----- RECORDS SUPPLIED

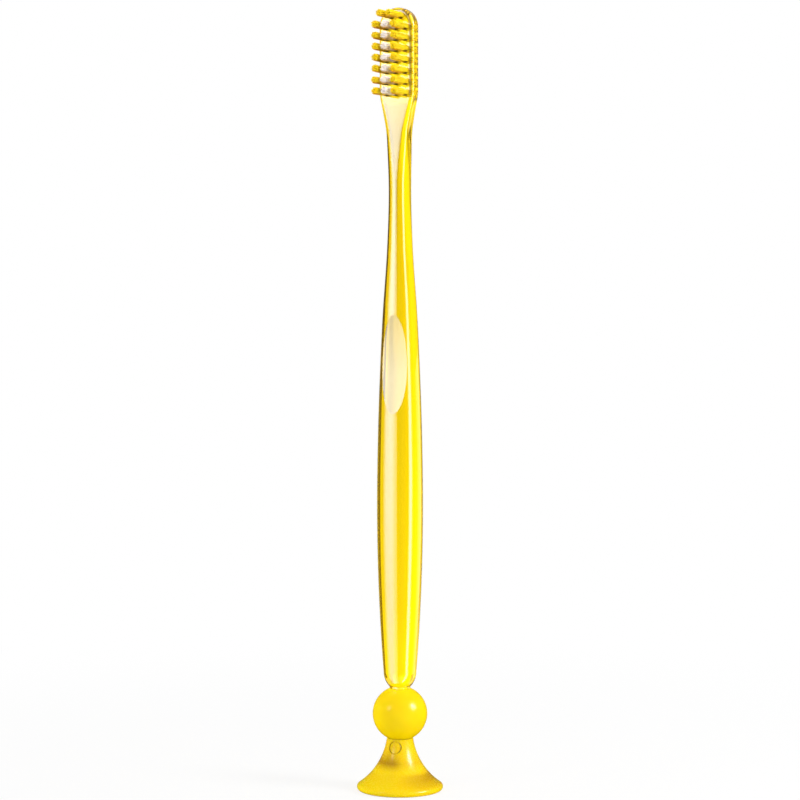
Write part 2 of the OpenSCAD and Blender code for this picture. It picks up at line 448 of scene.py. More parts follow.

----------
----- RECORDS SUPPLIED

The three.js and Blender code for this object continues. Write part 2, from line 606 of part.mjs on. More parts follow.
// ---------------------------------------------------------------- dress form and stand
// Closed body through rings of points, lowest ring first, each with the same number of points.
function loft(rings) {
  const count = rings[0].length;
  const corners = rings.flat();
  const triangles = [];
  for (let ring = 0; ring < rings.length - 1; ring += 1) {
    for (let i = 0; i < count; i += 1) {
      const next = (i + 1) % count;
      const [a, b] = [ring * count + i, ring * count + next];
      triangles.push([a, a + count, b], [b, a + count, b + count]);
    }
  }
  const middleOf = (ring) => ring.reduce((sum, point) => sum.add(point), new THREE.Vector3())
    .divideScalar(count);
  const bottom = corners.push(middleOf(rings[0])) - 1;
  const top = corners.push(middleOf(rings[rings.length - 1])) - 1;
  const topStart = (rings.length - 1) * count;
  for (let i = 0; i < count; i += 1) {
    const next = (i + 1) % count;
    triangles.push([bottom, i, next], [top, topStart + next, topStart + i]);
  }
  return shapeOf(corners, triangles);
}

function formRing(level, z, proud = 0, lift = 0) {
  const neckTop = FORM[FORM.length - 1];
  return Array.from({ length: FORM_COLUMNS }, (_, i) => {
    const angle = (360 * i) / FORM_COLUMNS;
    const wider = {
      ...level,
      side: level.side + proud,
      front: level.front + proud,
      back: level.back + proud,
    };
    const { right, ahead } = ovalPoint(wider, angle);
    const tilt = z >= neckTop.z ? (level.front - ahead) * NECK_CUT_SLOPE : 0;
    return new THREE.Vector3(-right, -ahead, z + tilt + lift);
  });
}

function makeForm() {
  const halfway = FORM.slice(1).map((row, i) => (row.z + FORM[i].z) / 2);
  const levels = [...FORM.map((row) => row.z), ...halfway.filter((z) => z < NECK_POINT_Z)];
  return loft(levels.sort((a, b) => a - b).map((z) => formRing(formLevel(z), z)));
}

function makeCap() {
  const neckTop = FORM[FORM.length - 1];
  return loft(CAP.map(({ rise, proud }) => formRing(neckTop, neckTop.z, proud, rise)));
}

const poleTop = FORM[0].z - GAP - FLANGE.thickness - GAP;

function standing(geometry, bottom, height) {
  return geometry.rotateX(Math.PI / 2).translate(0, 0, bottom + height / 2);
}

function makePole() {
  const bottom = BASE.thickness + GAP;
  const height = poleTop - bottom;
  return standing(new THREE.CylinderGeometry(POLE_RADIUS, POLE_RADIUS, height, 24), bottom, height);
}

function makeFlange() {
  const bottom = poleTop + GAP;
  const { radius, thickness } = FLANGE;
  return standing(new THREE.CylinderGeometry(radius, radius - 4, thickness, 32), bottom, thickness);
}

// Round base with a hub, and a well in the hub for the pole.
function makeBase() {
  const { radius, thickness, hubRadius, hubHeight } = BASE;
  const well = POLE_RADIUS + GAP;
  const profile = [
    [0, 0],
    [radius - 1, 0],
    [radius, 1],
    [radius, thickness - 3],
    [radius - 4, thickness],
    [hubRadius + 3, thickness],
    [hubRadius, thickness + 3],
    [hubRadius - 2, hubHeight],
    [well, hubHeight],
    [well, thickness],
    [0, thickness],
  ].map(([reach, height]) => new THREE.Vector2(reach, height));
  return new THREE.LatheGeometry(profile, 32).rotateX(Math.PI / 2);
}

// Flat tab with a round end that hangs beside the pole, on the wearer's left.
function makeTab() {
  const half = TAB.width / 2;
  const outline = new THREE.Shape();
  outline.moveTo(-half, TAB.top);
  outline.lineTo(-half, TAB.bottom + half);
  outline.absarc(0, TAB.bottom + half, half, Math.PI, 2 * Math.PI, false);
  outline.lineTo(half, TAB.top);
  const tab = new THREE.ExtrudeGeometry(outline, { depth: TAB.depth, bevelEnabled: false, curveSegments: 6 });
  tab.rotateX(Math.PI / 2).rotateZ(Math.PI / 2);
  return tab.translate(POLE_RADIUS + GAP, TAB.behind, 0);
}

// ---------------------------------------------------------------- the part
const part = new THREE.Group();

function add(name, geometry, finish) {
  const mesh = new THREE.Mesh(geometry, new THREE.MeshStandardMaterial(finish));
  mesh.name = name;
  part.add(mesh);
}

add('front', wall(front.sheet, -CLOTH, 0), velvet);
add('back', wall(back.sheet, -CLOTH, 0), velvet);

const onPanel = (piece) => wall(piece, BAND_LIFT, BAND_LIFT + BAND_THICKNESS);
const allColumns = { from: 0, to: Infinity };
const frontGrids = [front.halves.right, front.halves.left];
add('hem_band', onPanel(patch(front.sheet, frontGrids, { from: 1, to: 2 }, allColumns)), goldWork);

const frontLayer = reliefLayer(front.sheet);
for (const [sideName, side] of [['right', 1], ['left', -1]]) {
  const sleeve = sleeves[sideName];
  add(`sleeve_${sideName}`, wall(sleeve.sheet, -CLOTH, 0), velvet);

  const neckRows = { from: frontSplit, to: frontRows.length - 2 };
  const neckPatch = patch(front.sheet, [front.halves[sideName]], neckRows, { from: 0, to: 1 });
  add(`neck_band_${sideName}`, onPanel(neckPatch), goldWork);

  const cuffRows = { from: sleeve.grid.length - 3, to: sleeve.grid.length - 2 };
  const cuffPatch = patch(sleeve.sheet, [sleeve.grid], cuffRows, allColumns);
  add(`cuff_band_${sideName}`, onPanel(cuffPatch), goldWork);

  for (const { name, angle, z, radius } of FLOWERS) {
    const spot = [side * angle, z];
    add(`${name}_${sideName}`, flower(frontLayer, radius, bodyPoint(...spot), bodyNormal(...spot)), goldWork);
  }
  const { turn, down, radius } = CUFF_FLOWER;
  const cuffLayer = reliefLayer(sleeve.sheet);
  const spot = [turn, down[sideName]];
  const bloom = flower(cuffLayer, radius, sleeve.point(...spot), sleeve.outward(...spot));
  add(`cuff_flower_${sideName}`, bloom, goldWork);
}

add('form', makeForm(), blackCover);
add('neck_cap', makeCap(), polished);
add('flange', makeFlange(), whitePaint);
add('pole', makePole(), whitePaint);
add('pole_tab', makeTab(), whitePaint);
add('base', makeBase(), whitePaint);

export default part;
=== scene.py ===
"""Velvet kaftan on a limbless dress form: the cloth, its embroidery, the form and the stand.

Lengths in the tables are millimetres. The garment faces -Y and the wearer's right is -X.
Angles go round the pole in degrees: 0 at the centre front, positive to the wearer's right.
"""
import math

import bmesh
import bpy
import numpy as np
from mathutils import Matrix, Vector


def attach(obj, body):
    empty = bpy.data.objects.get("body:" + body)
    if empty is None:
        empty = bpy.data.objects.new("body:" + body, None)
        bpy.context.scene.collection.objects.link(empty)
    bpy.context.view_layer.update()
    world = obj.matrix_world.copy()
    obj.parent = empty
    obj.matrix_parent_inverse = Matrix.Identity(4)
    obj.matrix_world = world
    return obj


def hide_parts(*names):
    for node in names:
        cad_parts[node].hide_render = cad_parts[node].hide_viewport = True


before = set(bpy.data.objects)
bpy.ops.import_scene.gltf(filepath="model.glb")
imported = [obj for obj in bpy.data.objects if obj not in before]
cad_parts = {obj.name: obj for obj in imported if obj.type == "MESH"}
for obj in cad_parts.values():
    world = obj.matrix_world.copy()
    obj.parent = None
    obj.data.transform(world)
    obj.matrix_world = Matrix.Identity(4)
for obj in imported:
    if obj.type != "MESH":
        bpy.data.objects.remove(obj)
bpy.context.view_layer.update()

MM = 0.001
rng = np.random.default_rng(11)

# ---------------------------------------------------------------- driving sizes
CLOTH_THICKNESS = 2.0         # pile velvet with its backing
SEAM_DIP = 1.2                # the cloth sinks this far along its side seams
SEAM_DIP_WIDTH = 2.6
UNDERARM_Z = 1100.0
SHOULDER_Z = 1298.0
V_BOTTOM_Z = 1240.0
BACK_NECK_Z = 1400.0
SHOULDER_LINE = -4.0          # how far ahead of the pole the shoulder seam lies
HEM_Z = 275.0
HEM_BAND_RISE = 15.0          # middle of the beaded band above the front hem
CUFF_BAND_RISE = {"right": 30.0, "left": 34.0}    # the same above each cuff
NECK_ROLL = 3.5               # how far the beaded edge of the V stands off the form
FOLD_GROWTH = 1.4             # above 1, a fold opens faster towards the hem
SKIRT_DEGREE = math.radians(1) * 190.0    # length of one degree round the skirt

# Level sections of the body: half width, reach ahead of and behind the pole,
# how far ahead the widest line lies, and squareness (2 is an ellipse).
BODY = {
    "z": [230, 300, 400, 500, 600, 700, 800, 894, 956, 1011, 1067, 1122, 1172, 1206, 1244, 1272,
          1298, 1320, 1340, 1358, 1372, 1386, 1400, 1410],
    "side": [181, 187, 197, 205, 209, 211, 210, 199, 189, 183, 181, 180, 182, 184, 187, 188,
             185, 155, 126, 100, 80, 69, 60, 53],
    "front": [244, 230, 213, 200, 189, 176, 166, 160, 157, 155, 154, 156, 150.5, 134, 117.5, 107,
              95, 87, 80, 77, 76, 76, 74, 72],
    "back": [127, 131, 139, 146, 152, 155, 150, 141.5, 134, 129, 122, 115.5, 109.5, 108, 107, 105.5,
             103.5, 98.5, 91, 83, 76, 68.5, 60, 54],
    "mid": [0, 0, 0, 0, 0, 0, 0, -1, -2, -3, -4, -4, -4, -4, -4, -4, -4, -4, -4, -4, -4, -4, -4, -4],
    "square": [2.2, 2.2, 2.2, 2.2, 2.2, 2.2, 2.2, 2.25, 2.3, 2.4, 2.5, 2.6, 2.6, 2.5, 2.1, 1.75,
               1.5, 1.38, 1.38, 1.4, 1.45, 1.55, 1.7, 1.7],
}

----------
----- RECORDS SUPPLIED

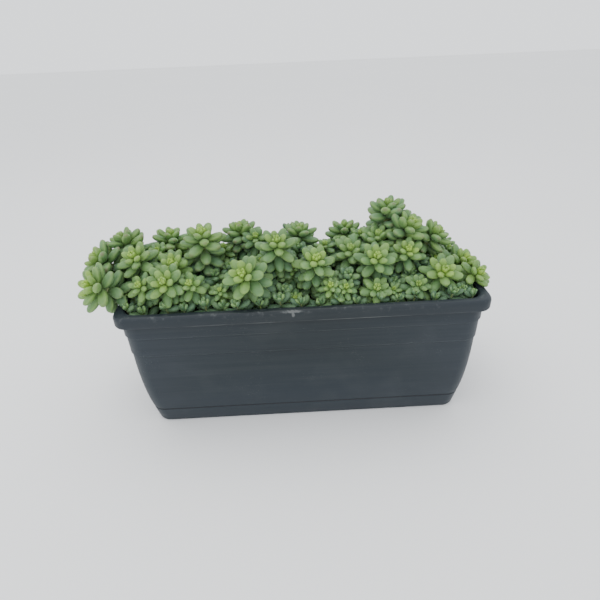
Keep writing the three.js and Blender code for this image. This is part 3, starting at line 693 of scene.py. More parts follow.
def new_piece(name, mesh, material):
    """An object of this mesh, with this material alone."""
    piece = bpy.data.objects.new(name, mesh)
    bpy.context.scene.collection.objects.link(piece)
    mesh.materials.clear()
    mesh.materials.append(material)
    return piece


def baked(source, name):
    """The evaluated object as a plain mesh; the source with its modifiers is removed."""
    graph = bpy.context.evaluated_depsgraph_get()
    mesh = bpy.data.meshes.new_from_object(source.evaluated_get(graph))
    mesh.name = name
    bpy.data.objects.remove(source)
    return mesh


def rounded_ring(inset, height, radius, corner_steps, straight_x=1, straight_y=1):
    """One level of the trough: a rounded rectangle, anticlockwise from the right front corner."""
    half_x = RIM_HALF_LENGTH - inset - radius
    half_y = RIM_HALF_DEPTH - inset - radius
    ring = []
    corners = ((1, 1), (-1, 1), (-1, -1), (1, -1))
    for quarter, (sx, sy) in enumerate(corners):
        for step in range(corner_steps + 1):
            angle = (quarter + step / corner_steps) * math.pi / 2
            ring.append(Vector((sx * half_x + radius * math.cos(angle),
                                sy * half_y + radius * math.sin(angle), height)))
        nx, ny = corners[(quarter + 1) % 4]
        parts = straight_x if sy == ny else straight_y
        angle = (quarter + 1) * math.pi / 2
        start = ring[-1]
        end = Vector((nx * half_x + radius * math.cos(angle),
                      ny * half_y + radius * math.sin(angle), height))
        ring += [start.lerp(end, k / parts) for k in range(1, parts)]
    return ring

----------

- _GOAL_: Everything from the line that contains "add('form', makeForm(), blackCover);" through the line that contains "imported = [obj" is to be transcribed exactly, and nothing outside that range.

- _OUTPUT_:
add('form', makeForm(), blackCover);
add('neck_cap', makeCap(), polished);
add('flange', makeFlange(), whitePaint);
add('pole', makePole(), whitePaint);
add('pole_tab', makeTab(), whitePaint);
add('base', makeBase(), whitePaint);

export default part;
=== scene.py ===
"""Velvet kaftan on a limbless dress form: the cloth, its embroidery, the form and the stand.

Lengths in the tables are millimetres. The garment faces -Y and the wearer's right is -X.
Angles go round the pole in degrees: 0 at the centre front, positive to the wearer's right.
"""
import math

import bmesh
import bpy
import numpy as np
from mathutils import Matrix, Vector


def attach(obj, body):
    empty = bpy.data.objects.get("body:" + body)
    if empty is None:
        empty = bpy.data.objects.new("body:" + body, None)
        bpy.context.scene.collection.objects.link(empty)
    bpy.context.view_layer.update()
    world = obj.matrix_world.copy()
    obj.parent = empty
    obj.matrix_parent_inverse = Matrix.Identity(4)
    obj.matrix_world = world
    return obj


def hide_parts(*names):
    for node in names:
        cad_parts[node].hide_render = cad_parts[node].hide_viewport = True


before = set(bpy.data.objects)
bpy.ops.import_scene.gltf(filepath="model.glb")
imported = [obj for obj in bpy.data.objects if obj not in before]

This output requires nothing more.